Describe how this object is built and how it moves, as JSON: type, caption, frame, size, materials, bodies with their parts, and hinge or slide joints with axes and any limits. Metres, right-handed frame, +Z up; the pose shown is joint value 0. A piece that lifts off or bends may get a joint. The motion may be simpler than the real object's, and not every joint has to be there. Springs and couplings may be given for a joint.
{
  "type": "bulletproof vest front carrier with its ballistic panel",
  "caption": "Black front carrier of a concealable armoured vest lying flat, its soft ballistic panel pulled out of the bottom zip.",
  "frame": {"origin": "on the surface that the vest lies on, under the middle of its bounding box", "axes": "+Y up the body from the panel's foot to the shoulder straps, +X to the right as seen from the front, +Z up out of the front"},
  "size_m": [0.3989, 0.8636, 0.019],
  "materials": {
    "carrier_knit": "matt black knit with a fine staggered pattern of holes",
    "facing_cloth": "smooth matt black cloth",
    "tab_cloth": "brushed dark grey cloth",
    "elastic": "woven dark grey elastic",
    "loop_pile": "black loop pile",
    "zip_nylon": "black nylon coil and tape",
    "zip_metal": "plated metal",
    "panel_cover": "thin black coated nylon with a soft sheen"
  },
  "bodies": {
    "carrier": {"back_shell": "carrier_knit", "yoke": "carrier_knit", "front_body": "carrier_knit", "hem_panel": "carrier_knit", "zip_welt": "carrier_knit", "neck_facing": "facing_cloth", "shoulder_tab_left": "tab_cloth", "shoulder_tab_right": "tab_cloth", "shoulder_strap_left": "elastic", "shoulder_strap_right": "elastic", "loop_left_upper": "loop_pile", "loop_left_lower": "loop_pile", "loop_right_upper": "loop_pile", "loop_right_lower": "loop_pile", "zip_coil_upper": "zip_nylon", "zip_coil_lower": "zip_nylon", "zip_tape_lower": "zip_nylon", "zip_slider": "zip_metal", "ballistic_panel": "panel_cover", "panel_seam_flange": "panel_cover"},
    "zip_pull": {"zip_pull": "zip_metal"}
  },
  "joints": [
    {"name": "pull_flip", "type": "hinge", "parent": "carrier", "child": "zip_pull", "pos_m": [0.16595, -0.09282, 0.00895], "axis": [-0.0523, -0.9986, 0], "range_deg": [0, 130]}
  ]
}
---
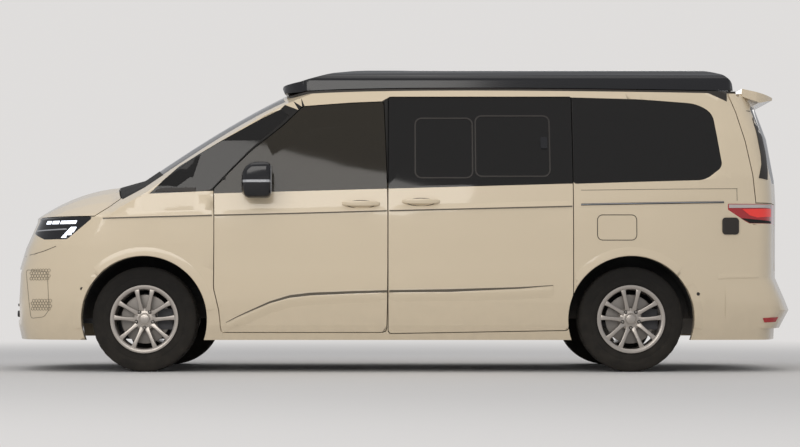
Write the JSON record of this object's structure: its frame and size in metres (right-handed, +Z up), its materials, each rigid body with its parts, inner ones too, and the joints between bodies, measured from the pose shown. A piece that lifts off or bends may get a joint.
--
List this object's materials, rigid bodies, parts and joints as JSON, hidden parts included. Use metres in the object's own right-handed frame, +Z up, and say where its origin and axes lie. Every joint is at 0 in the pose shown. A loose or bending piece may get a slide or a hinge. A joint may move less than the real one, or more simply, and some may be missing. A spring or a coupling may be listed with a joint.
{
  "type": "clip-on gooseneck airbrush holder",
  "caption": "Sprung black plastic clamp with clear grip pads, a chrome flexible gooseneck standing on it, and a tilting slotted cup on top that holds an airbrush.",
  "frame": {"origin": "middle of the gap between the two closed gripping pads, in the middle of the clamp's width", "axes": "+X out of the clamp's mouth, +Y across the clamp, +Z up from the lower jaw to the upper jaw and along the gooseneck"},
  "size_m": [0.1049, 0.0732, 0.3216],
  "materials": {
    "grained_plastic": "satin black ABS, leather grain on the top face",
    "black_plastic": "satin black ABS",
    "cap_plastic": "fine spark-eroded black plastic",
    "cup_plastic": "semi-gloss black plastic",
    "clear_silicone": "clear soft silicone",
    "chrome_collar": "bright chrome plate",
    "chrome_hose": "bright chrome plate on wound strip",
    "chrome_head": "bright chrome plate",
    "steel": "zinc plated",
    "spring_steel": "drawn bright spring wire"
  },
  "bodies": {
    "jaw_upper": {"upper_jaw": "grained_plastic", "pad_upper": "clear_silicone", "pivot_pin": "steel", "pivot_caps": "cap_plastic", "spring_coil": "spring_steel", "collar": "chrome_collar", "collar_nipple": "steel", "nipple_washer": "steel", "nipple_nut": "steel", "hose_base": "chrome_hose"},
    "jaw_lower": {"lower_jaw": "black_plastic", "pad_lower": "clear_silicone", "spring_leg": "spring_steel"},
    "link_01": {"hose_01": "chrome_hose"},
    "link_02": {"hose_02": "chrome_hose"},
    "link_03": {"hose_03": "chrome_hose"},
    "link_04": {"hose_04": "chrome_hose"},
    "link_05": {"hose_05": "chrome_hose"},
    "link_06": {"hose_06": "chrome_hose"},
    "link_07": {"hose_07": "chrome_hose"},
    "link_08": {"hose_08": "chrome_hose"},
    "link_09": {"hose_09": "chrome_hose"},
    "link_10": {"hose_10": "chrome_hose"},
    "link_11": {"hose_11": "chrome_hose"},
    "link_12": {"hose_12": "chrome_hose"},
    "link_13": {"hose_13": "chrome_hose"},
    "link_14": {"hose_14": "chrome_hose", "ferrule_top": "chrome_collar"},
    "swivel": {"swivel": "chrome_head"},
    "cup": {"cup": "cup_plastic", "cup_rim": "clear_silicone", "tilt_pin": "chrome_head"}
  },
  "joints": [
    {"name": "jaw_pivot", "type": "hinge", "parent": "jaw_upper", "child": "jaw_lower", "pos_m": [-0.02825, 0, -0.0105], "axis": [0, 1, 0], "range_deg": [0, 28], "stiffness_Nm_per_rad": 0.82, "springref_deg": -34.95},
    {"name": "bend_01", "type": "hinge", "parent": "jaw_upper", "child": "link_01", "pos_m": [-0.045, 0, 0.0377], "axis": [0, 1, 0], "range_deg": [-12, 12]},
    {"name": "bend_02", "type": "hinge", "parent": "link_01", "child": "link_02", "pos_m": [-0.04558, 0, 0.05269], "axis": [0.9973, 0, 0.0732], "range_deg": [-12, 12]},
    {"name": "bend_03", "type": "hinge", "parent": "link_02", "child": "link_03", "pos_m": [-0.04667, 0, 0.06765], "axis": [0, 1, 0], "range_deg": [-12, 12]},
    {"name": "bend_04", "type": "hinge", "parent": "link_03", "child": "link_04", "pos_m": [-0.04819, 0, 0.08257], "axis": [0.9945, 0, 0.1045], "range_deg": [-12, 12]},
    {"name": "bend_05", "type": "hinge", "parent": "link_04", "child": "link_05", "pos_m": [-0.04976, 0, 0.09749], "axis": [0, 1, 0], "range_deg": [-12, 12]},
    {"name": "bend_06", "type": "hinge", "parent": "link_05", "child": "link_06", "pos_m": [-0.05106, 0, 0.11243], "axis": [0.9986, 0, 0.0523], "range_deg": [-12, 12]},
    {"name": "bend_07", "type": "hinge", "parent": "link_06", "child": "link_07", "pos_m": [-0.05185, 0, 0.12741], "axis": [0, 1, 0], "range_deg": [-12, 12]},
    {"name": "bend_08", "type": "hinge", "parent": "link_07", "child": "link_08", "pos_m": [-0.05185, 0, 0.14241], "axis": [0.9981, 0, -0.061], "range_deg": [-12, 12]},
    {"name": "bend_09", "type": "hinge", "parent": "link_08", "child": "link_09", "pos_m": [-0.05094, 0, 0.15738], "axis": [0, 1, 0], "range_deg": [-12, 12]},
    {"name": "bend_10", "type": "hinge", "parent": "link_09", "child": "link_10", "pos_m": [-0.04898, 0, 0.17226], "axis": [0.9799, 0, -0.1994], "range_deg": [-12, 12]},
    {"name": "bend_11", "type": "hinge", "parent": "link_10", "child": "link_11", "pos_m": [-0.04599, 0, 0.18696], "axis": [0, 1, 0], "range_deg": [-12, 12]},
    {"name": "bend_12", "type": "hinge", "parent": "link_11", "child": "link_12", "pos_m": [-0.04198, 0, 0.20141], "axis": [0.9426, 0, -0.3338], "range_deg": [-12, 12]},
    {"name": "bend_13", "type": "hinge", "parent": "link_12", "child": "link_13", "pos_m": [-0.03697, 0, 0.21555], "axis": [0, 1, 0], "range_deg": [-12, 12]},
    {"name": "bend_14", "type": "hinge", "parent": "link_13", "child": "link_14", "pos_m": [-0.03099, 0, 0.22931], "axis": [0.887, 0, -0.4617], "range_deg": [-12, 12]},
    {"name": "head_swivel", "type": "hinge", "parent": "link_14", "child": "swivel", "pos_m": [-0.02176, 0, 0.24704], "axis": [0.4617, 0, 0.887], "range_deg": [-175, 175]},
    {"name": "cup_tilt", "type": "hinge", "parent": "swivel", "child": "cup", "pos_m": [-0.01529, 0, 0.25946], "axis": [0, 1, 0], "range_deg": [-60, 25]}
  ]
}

**Aim:**
What is the number of lines above that contain the string "joints"? Answer with the number alone.

**Result of the task:**
5